Considering that the punishment had existed so long, and that no regulation was made for the substitution of another punishment, he could not agree to the passing of this bill. He was adverse, at any rate, to this sweeping abolition, though he admitted, that in that instance mentioned by the Noble Earl, where it might be inflicted on a person because he was not able to pay 20s. and in some other instances, it might be abolished; but in cases of perjury and fraud, and in some others, the punishment was particularly suited to the offence and ought to be preserved. The subject could not, however, be sufficiently considered this season. He moved that the bill be read a second time this day two months.
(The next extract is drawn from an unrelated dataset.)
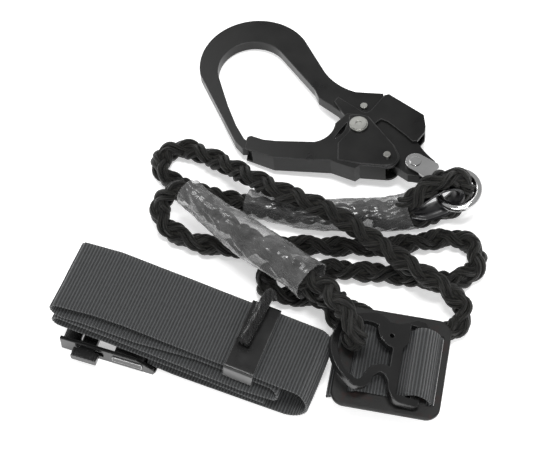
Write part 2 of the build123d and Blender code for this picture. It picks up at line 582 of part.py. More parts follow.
# ================================================================ slide-lock buckle
BUCKLE_L = 64.0
BUCKLE_W = 60.0
BUCKLE_H = 13.0
FRAME_T = 2.2
SLIDE_X = 19.0
SLIDE_Z = 7.2
SLIDE_TRAVEL = 6.0
ANCHOR_X = 46.0
END_PLANE = Plane(origin=BUCKLE.origin, x_dir=BUCKLE.x_dir, z_dir=-BUCKLE.y_dir)
with BuildPart() as buckle_frame:
    with BuildSketch(BUCKLE.offset(0.2)):
        with Locations((BUCKLE_L / 2, BUCKLE_W / 2)):
            RectangleRounded(BUCKLE_L, BUCKLE_W, 3.0)
            with Locations((-4.0, 0)):
                RectangleRounded(34.0, BUCKLE_W - 14.0, 3.0, mode=Mode.SUBTRACT)
    extrude(amount=FRAME_T)
    for flange_y in (0.0, BUCKLE_W - FRAME_T):
        with BuildSketch(END_PLANE.offset(-flange_y - FRAME_T)):
            with BuildLine():
                Polyline((1.0, 0.2), (1.0, BUCKLE_H), (52.0, BUCKLE_H), (BUCKLE_L - 1.0, 6.0),
                         (BUCKLE_L - 1.0, 0.2), (1.0, 0.2))
            make_face()
            with Locations((SLIDE_X + SLIDE_TRAVEL / 2, SLIDE_Z)):
                RectangleRounded(SLIDE_TRAVEL + 10.2, 5.4, 1.2, mode=Mode.SUBTRACT)
            with Locations((ANCHOR_X, 7.0)):
                RectangleRounded(20.0, 5.2, 1.0, mode=Mode.SUBTRACT)
        extrude(amount=FRAME_T)
save(buckle_frame.part, "buckle_frame")

with BuildPart() as slide_bar:
    with BuildSketch(END_PLANE.offset(7.0)):
        with Locations((SLIDE_X, SLIDE_Z)):
            RectangleRounded(10.0, 5.2, 1.0)
    extrude(amount=-BUCKLE_W - 14.0)
    # a wider serrated tab outside each flange
    for tab_y in (1.2, -BUCKLE_W - 1.2 - 6.0):
        with BuildSketch(END_PLANE.offset(tab_y)):
            with Locations((SLIDE_X, SLIDE_Z)):
                RectangleRounded(17.0, 5.8, 1.2)
                with GridLocations(2.6, 1, 6, 1):
                    with Locations((0, 2.9)):
                        Rectangle(1.0, 1.2, mode=Mode.SUBTRACT)
        extrude(amount=6.0)
save(slide_bar.part, "slide_bar")

with BuildPart() as anchor_bar:
    with BuildSketch(END_PLANE.offset(0.8)):
        with Locations((ANCHOR_X, 7.0)):
            RectangleRounded(20.0, 5.2, 1.0)
    extrude(amount=-BUCKLE_W - 1.6)
save(anchor_bar.part, "anchor_bar")

# ---------------------------------------------------------------- rivets and slide spring
with BuildPart() as buckle_rivets:
    for side_y in (9.0, BUCKLE_W - 9.0):
        with BuildSketch(BUCKLE.offset(0.2 + FRAME_T)):
            with Locations((BUCKLE_L - 7.0, side_y)):
                Circle(2.4)
        extrude(amount=1.0, taper=15)
save(buckle_rivets.part, "buckle_rivets")

SPRING_START = SLIDE_X + 5.4
SPRING_ROOM = ANCHOR_X - 10.4 - SPRING_START
TURNS = 5
spring_points = []
for step in range(TURNS * 6 + 1):
    angle = math.radians(60 * step)
    spring_points.append(BUCKLE.from_local_coords((SPRING_START + SPRING_ROOM * step / (TURNS * 6),
                                                   BUCKLE_W / 2 + 2.0 * math.cos(angle),
                                                   SLIDE_Z + 2.0 * math.sin(angle))))
save(cord_along(spring_points, 0.3), "slide_spring")
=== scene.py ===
import math

import bmesh
import bpy
import numpy as np
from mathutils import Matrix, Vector, noise


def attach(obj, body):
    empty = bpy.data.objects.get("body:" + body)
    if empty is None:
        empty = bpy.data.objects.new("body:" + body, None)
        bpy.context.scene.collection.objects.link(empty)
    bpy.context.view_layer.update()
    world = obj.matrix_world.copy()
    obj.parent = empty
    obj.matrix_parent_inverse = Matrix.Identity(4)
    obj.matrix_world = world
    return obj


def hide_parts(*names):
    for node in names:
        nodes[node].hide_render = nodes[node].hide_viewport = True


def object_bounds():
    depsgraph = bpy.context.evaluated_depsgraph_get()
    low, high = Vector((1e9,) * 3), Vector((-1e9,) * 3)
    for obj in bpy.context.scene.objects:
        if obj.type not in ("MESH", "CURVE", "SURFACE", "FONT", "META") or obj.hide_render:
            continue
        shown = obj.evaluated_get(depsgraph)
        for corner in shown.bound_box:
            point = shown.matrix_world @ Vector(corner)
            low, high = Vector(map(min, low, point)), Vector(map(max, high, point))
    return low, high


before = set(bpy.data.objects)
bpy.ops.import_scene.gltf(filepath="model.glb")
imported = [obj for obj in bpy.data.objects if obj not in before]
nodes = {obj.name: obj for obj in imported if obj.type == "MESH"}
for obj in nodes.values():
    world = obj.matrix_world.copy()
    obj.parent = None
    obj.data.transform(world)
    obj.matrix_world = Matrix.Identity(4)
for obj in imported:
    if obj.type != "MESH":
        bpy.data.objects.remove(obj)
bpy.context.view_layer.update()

MM = 0.001
# every place below is in mm, in the laid-out set's own frame, before the set is centred over the origin
CENTRING = np.array((-1.07, -1.219, -0.2))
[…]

The Lord CHANCELLOR was of opinion that there were offences with respect to which it would be unwise to abolish the punishment of the pillory; for instance cases of perjury or fraud, or cheating, and especially in cases of mixed fraud and perjury. The best mode of proceeding would be, to desire the Judges in another session to prepare a bill on this subject, pointing out the cases where, according to their experience, the punishment of the pillory was proper, and the cases to which, though at present applicable, it was not suited.
The Earl of LIVERPOOL approved of the proceeding just suggested by the Noble and Learned Lord on the wool-sack.
Earl STANHOPE – As to the punishment of the pillory, he detested it on account of its inequality. Suppose, said his Lordship, the Noble Earl (Liverpool) and myself had been found guilty of publishing a libel, for which offence the punishment of the pillory has been sometimes inflicted, and suppose we had been pilloried about the time when the corn bill was passing, the Noble Earl would have been confoundedly pelted, and I should not.
The bill was then ordered to be committed this day two month. – Adjourned.
This bill was passed by the British Parliament (in an amended form) as the Pillory Abolition Act 1816. This did not abolish the pillory, but restricted its use to the offence of perjury. The pillory was not finally abolished in Britain until 1837.